Biodegradable Pink Flamingo Lawn Ornaments and Climate Change

Before the exhibition Work Out at the DeCordova Museum and Sculpture Park, Rebecca Uchill – cultural producer and contributor to the exhibition catalog – interviewed me about the piece.  Her questions were thought provoking – encouraging me to write down thoughts that were already bubbling in my head and my conversations as I was developing this installation.    I’m glad to share some of them here, with more posts to come.

 

 

 

 

Uchill: Can you explain to me more concretely the relationship to climate change and this piece?

Sutton: This piece is about the future vis a vis climate change.  About asking the question: is what we see now what we will see in 20 years? 50 years?  100 years?  And if what we see now in the landscape is not what we will see, what do we think about this?  What should we do as a result?
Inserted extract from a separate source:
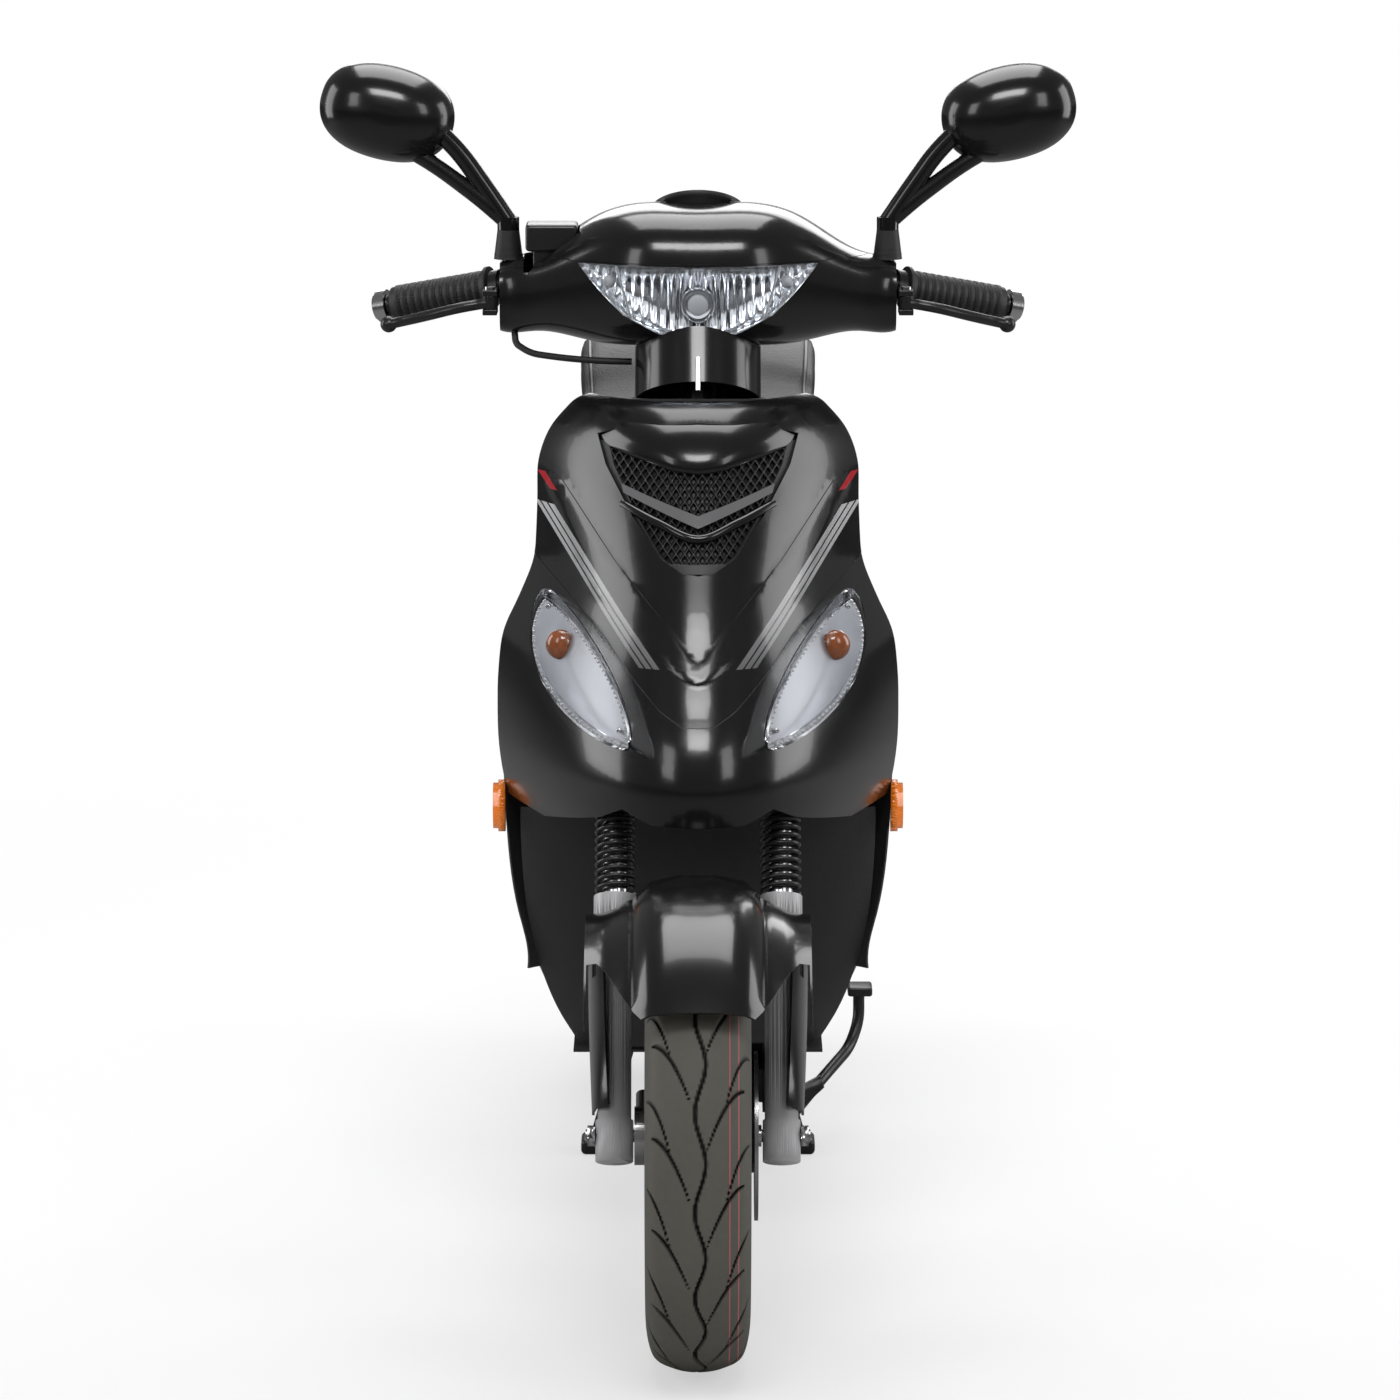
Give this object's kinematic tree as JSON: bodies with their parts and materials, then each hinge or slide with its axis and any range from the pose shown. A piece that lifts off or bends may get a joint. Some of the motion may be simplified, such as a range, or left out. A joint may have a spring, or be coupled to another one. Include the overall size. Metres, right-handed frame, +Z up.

Early in my research and exploration into the piece idea, I came upon this piece in the New York Times, “Chicago Prepares for a Warm Long-term Forecast”.

 

In it, the author talks about how the city of Chicago is making planning decisions under the assumption that the climate in Chicago will be more like that of Baton Rouge, Louisiana by century’s end.  One strategy as they prepare for that future and that climate is to, from here on out, only plant trees that are zoned for southern climates. I’m from the Midwest, and imagining a Midwest summer that is as hot and muggy as Louisiana is pretty intense. Imagining that level of change in that moment, I could feel on my skin in my bones the drama and intensity of global warming.  In that moment, climate change was not just an abstract concept. It was a hot, sweaty, muggy, and unrecognizable near future.

 

In thinking about this piece, and about my growing body of work about climate change, I was particularly interested in the clear thinking and feeling that happened right then: the fear and the mourning and the sense that I could almost feel, smell, and see this a changing world. And I wanted to bring that sense in to this piece; and using the flamingos as seeding vessels for (speculative) gardens of the future.

 

There are climate projections for Massachusetts and New England that are just as extreme as the Chicago situation.  One scenario indicates that Massachusetts will have a climate closer to that of North or South Carolina in 50-100 years.  The problem is, the ecosystem that we have now was built on New England’s temperate 4-seasons. If this changes, we will loose many of our iconic vistas and iconic species. Sugar maples will not be able to survive or bear sap without enough days with snow cover and nights below freezing.  Our deciduous trees will not turn their vibrant colors in the fall without cold enough fall days and nights.  Migrating species will move at different rates and some will not match up with their food supplies or the companion species where they reproduce. (And, all this is already happening… it will just happen at a faster rate as warming speeds up.) There are numerous interactions that are necessary to the complex health of our ecosystem that are disrupted by this quick and dramatic shift in the earth’s temperature that we’re experiencing.

 

So, the question that I ask with the piece is: if global warming happens at that rate, and in the year 2060 Massachusetts feels like North Carolina, what will happen to the landscape? What species will belong then?  Will southern species be able to make it up north in time to ensure their own survival?  Where will “our” species need to be if they no longer can survive here?

 

Now, if I ask these kinds of questions, I inevitably intersect with the conservation practice assisted migration.   Assisted migration is a practice where species are transported to habitats that people speculate could be better suited to them in the long range (warming) future.    This is a controversial technique.  Some ecologists or eco-activists embrace it; others reject it entirely as irresponsible or a waste of resources. Others call for more research or are open to it should it be a slow, carefully managed process.

 

I am interested in this controversy.  I’m interested in its underlying questions: how do we know what to do about the future when the future is unknowable?  If we don’t know much, but inaction is not enough, then what do we do?

I draw upon the language and strategy of assisted migration,  a controversial conservation technique, as a question-asking device (“what can be done?”) as opposed to a question-answering strategy (“what you should do.”)

In assisted migration I see a brashness and hopefulness and resistance; in a way it spits in the face of the unknown.   Like other conservation strategies, it’s motivated by a deep care of what is and also deep fear of what could be lost in the near and the long range future without human intervention.  It is not the best solution to preserving biodiversity and easing all species through our transitioning planet.   It is not the least complicated; it is not the safest; it is not the most prudent.   But it is interesting. It is performative.  It is provocative. It is flagrant.  And the flagrance of the gesture will, I hope, spark deeper thinking about what to do as human witnesses to and agents of climate change.